Oireachtas Joint and Select Committees

Wednesday, 19 October 2022

Joint Oireachtas Committee on Agriculture, Food and the Marine

EU Nature Restoration Target and General Scheme of the Veterinary Medicinal Products, Medicated Feed and Fertilisers Regulation Bill 2022: Discussion (Resumed)

Mr. Eddie Punch:

We have concerns about the database in terms of veterinary medicines. The general scheme lists a range of different bodies that may have access to it, including Bord Bia. Not every farmer is a member of a quality assurance scheme. The Data Protection Commissioner should be asked for a view about whether it is appropriate that there can be such access to this database. We are creating a fertiliser register as well. Equally, we must be careful that care is taken and that there is no access to this information for anybody who should not have it.

Under Part 3 of the general scheme, which concerns enforcement, quite draconian powers are given to Department officials to enter premises and so on. We have a major concern about that because the sad fact is that there have been horror stories in the past with family homes being entered. We must be very careful that enforcement is proportionate to the risk.

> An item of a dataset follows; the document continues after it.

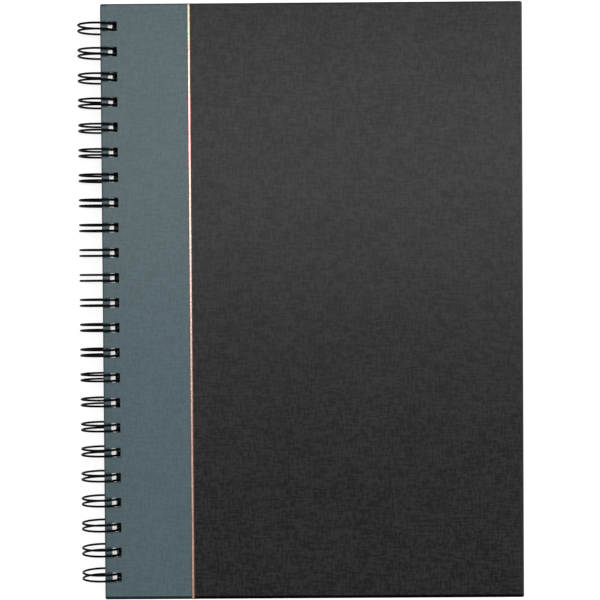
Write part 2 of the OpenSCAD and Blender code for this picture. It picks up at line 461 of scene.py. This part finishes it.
def sheets():
    """The stack of loose sheets: thin plates with holes in line and cut edges a little out of line."""
    rng = random.Random(11)
    points, triangles, cuts, punched = sheet_pattern()
    full = block_high.z - block_low.z
    in_hole = {k for edge in punched for k in edge}
    verts, faces = [], []
    for k in range(SHEETS):
        dx = rng.uniform(-STRAY_X, 0.0)
        dy = rng.uniform(-STRAY_Y, STRAY_Y)
        turn = rng.uniform(-STRAY_TURN, STRAY_TURN)
        first = len(verts)
        for share in (k / SHEETS, (k + SHEET_SHARE) / SHEETS):
            for i, (x, y) in enumerate(points):
                z = block_high.z - share * (full - bow(x))
                stray = (0.0, 0.0) if i in in_hole else (dx - turn * y, dy + turn * x)
                verts.append((x + stray[0], y + stray[1], z))
        n = len(points)
        faces += [(first + a, first + b, first + c) for a, b, c in triangles]
        faces += [(first + n + a, first + n + c, first + n + b) for a, b, c in triangles]
        faces += [(first + a, first + n + a, first + n + b, first + b) for a, b in cuts + punched]
    stack = new_mesh("sheets", verts, faces, SHEET_PAPER, "binding")
    stack.data.materials.append(HOLE_SHADE_PAPER)
    in_sheet = 2 * len(triangles) + len(cuts) + len(punched)
    # The holes' punched walls take the paper darkened to painted shade
    for k, face in enumerate(stack.data.polygons):
        face.material_index = 1 if k % in_sheet >= in_sheet - len(punched) else 0
    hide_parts("page_block")


def wire_path():
    """Points along the middle of the one wire that makes all the loops and the seam's bars."""
    tip, end = TIP_ANGLE, 2 * math.pi + ARM_END
    half = PAIR_GAP / 2

    def at(angle, along, y):
        """A point beside the loop's circle: along runs on in the direction of the wire."""
        c, s = math.cos(angle), math.sin(angle)
        return Vector((AXIS_X + LOOP_R * c - along * s, y, AXIS_Z + LOOP_R * s + along * c))

    arm_steps, bend_steps, tip_steps = 58, 6, 10
    points = [at(end, BEND_R, loop_y(0) - NEST - WIRE_TAIL)]
    for i in range(LOOPS):
        y = loop_y(i)
        for k in range(bend_steps):
            a = math.pi / 2 * k / bend_steps
            points.append(at(end, BEND_R * (1 - math.sin(a)), y - half - BEND_R * math.cos(a)))
        for k in range(arm_steps):
            points.append(at(end + (tip - end) * k / arm_steps, 0, y - half))
        for k in range(tip_steps + 1):
            a = math.pi * k / tip_steps
            points.append(at(tip, -half * math.sin(a), y - half * math.cos(a)))
        for k in range(1, arm_steps + 1):
            points.append(at(tip + (end - tip) * k / arm_steps, 0, y + half))
        for k in range(1, bend_steps + 1):
            a = math.pi / 2 * k / bend_steps
            points.append(at(end, BEND_R * (1 - math.cos(a)), y + half + BEND_R * math.sin(a)))
    points.append(at(end, BEND_R, loop_y(LOOPS - 1) + NEST + WIRE_TAIL))
    return points


def tube(points, radius, sides):
    """Vertices and faces of a closed tube along points, with slightly rounded ends."""
    bevel_step, end_share = 0.12, 0.72
    lead = points[0].lerp(points[1], bevel_step)
    trail = points[-1].lerp(points[-2], bevel_step)
    line = [points[0], lead, *points[1:-1], trail, points[-1]]
    radii = [radius * end_share, *[radius] * (len(line) - 2), radius * end_share]
    verts, faces = [], []
    side = Vector((0, 0, 1))
    for k, (point, r) in enumerate(zip(line, radii)):
        ahead = (line[min(k + 1, len(line) - 1)] - line[max(k - 1, 0)]).normalized()
        side = (side - ahead * side.dot(ahead)).normalized()
        up = ahead.cross(side)
        for j in range(sides):
            a = 2 * math.pi * j / sides
            verts.append(point + (side * math.cos(a) + up * math.sin(a)) * r)
    for k in range(len(line) - 1):
        for j in range(sides):
            a, b = k * sides + j, k * sides + (j + 1) % sides
            faces.append((a, b, b + sides, a + sides))
    last = (len(line) - 1) * sides
    faces.append(tuple(range(sides))[::-1])
    faces.append(tuple(range(last, last + sides)))
    return verts, faces


def wire():
    """The continuous wire, as a smooth round tube."""
    verts, faces = tube(wire_path(), WIRE_D / 2, sides=14)
    loops = new_mesh("twin_loop_wire", verts, faces, BLACK_WIRE, "binding", smooth=True)
    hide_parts("wire_binding")


# The foil ribbon: its bright face lies a little to the right of its node, over the linens' joint.
# The inset is taken from the node's left edge, the overhang and the rim's end from its right edge.
FOIL_STEP = 0.7 * MM
FOIL_WANDER = 0.02 * MM
FOIL_INSET = 0.36 * MM
FOIL_OVERHANG = 0.12 * MM
FOIL_RIM_END = 0.75 * MM
FOIL_DIP = 0.02 * MM
FOIL_SINK = 0.01 * MM


def foil():
    """The stamped line: a thin ribbon whose edges waver with the threads under it."""
    low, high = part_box("front_foil_line")
    rng = random.Random(5)
    count = round((high.y - low.y) / FOIL_STEP)
    verts, faces = [], []
    left = right = 0.0
    for k in range(count + 1):
        y = low.y + (high.y - low.y) * k / count
        left = 0.6 * left + rng.uniform(-FOIL_WANDER, FOIL_WANDER)
        right = 0.6 * right + rng.uniform(-FOIL_WANDER, FOIL_WANDER)
        top = high.z - FOIL_DIP * rng.random()
        base = low.z - FOIL_SINK
        verts += [(low.x, y, base), (low.x + FOIL_INSET + left, y, top),
                  (high.x + FOIL_OVERHANG + right, y, top), (high.x + FOIL_RIM_END, y, base)]
    for k in range(count):
        a = 4 * k
        faces += [(a + j, a + j + 1, a + j + 5, a + j + 4) for j in range(3)]
        faces.append((a + 3, a, a + 4, a + 7))
    last = 4 * count
    faces += [(3, 2, 1, 0), (last, last + 1, last + 2, last + 3)]
    ribbon = new_mesh("foil_ribbon", verts, faces, COPPER, "front_cover")
    ribbon.data.materials.append(COPPER_RIMS_AND_SHADE)
    # The top face takes the foil; the other faces take the rims' material, with its painted shade
    for k, face in enumerate(ribbon.data.polygons):
        face.material_index = 0 if k % 4 == 1 and k < 4 * count else 1
    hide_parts("front_foil_line")


def seen_share(tree, amount):
    """amount for rays of the camera, of reflections and of glass, and nothing for other rays."""
    path = tree.nodes.new("ShaderNodeLightPath")
    total = path.outputs["Is Camera Ray"]
    for name in ("Is Glossy Ray", "Is Transmission Ray"):
        node = tree.nodes.new("ShaderNodeMath")
        node.operation = "MAXIMUM"
        tree.links.new(total, node.inputs[0])
        tree.links.new(path.outputs[name], node.inputs[1])
        total = node.outputs[0]
    node = tree.nodes.new("ShaderNodeMath")
    node.operation = "MULTIPLY"
    tree.links.new(total, node.inputs[0])
    node.inputs[1].default_value = amount
    return node.outputs[0]


# The floor glows white where it is seen, a little more far away, but not under the row of holes
FLOOR_REACH = 3.0
GLOW_NEAR = 0.84
GLOW_FAR = 0.95
GLOW_DISTANCES = (0.4, 2.4)
UNDER_MARGIN = 6.0 * MM
UNDER_FADE = 3.0 * MM


def floor():
    """A pale floor that carries the loops' lowest points and the back cover's fore-edge."""
    row_middle, row_half_w = (HOLE_NEAR + HOLE_FAR) / 2, HOLE_W / 2 + UNDER_MARGIN
    row_half_h = loop_y(LOOPS - 1) + HOLE_H / 2 + UNDER_MARGIN
    mesh = bpy.data.meshes.new("floor")
    corners = [(x * FLOOR_REACH, y * FLOOR_REACH, 0) for x, y in ((-1, -1), (1, -1), (1, 1), (-1, 1))]
    mesh.from_pydata(corners, [], [(0, 1, 2, 3)])
    plane = bpy.data.objects.new("floor", mesh)
    bpy.context.scene.collection.objects.link(plane)
    rise = back_low.z - wire_low.z
    slope = math.atan2(rise, back_high.x - AXIS_X)
    plane.matrix_world = Matrix.Translation((AXIS_X, 0, wire_low.z)) @ Matrix.Rotation(-slope, 4, "Y")
    s = Shader("pale_floor")
    speck = s.noise((90.0, 90.0, 90.0), detail=3.0)
    s.set(Base_Color=s.mix(speck, rgb(0.30, 0.30, 0.30), rgb(0.32, 0.32, 0.32)))
    s.set(Roughness=0.9, Specular_IOR_Level=0.1, Emission_Color=rgb(1, 1, 1))
    open_x = s.math("SUBTRACT", s.math("ABSOLUTE", s.math("SUBTRACT", s.x, row_middle)), row_half_w)
    open_y = s.math("SUBTRACT", s.math("ABSOLUTE", s.y), row_half_h)
    clear = s.ramp(s.math("MAXIMUM", open_x, open_y), -UNDER_FADE, 0.0)
    squares = s.math("ADD", s.math("MULTIPLY", s.x, s.x), s.math("MULTIPLY", s.y, s.y))
    distance = s.math("SQRT", squares)
    level = s.math("MULTIPLY", clear, s.ramp(distance, *GLOW_DISTANCES, GLOW_NEAR, GLOW_FAR))
    s.set(Emission_Strength=s.math("MULTIPLY", level, seen_share(s.tree, 1.0)))
    mesh.materials.append(s.material)


# The light: a bright band low all round, a panel above the head half and a key lamp to the right
WALL_LEVEL = 1.5
ZENITH_LEVEL = 0.12
WALL_TOP = 0.3
WALL_FADE = 0.2
PANEL_EDGE = 0.01
PANEL_HEIGHT = 2.0
PANEL_AIM = (0.0, 0.1, 0.0)
PANEL_SIZE = (1.9, 0.5)
PANEL_RADIANCE = 5.9
KEY_PLACE = (1.8, 0.35, 2.7)
KEY_AIM = (0.0, 0.0, 0.0)
KEY_SIZE = 0.5
KEY_RADIANCE = 60.0


def world():
    """Soft light, most of it from low all round, and plain white where it is seen."""
    made = bpy.data.worlds.new("studio")
    bpy.context.scene.world = made
    made.use_nodes = True
    tree = made.node_tree
    background = tree.nodes["Background"]
    background.inputs["Color"].default_value = rgb(1, 1, 1)
    split = tree.nodes.new("ShaderNodeSeparateXYZ")
    tree.links.new(tree.nodes.new("ShaderNodeTexCoord").outputs["Generated"], split.inputs[0])
    level = tree.nodes.new("ShaderNodeMapRange")
    level.interpolation_type = "SMOOTHSTEP"
    tree.links.new(split.outputs["Z"], level.inputs["Value"])
    level.inputs["From Min"].default_value = (1 - WALL_FADE) * WALL_TOP
    level.inputs["From Max"].default_value = (1 + WALL_FADE) * WALL_TOP
    level.inputs["To Min"].default_value = WALL_LEVEL
    level.inputs["To Max"].default_value = ZENITH_LEVEL
    strength = tree.nodes.new("ShaderNodeMix")
    tree.links.new(seen_share(tree, 1.0), strength.inputs["Factor"])
    tree.links.new(level.outputs[0], strength.inputs["A"])
    strength.inputs["B"].default_value = 1.0
    tree.links.new(strength.outputs[0], background.inputs["Strength"])


def softbox(name, place, aim, size, radiance):
    """A rectangular lamp with a given radiance, turned towards aim."""
    lamp = bpy.data.lights.new(name, "AREA")
    lamp.shape = "RECTANGLE"
    lamp.size, lamp.size_y = size
    lamp.energy = radiance * math.pi * size[0] * size[1]
    holder = bpy.data.objects.new(name, lamp)
    bpy.context.scene.collection.objects.link(holder)
    holder.location = place
    holder.rotation_euler = (Vector(aim) - Vector(place)).to_track_quat("-Z", "Y").to_euler()


def lights():
    """The panel, whose reflection brightens the covers towards the head, and the key lamp."""
    panel_place = (0.0, PANEL_EDGE + PANEL_SIZE[1] / 2, PANEL_HEIGHT)
    softbox("head_panel", panel_place, PANEL_AIM, PANEL_SIZE, PANEL_RADIANCE)
    softbox("key_lamp", KEY_PLACE, KEY_AIM, (KEY_SIZE, KEY_SIZE), KEY_RADIANCE)


def camera():
    """The photograph's viewpoint, found from the covers' edges and the loops."""
    rx, ry, rz = (math.radians(a) for a in CAMERA_TILT)
    turn = Matrix.Rotation(rz, 3, "Z") @ Matrix.Rotation(ry, 3, "Y") @ Matrix.Rotation(rx, 3, "X")
    back = turn.transposed()
    lens = bpy.data.cameras.new("camera")
    lens.sensor_width = SENSOR_W
    lens.lens = FOCAL_PIXELS / IMAGE_SIZE * SENSOR_W
    lens.clip_start = 0.01
    viewer = bpy.data.objects.new("camera", lens)
    bpy.context.scene.collection.objects.link(viewer)
    offset = Vector((*CAMERA_OFFSET, -CAMERA_DISTANCE))
    place = Vector((0, 0, COVER_TOP)) - back @ offset
    viewer.matrix_world = Matrix.Translation(place) @ back.to_4x4()
    bpy.context.scene.camera = viewer


camera()
dress_frame()
sheets()
wire()
foil()
floor()
world()
lights()
bpy.context.scene.view_settings.view_transform = "Standard"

The key point is that we want competition. The Department has been trying to say that veterinary practices can issue prescriptions and other outlets can supply or dispense but we still do not have a real working model regarding how that would work in practice. That is the issue. Reference is made to the human medicines scenario. I do not think it is exactly comparable. Ivermectin is a key example. Because there is such competition, that product has become relatively inexpensive. We know that many years ago, Irish farmers were paying a multiple of what farmers in other jurisdictions were paying for this. Competition has been key in bringing the prices down. However, there is not just competition between the retail outlets, vets, licensed merchants and co-operatives. There is competition between suppliers of the product. We would be concerned that this could be decimated. If you go to a veterinary practice, a cheap ivermectin from one company is available. If you go to a co-operative, a couple of other companies are supplying another type of ivermectin product, so we have competition not just between the retailers but also between the suppliers.

If we disrupt that model, we potentially take a lot of those other suppliers out of the market because the veterinary practice only deals with one particular pharma company. That is a key issue.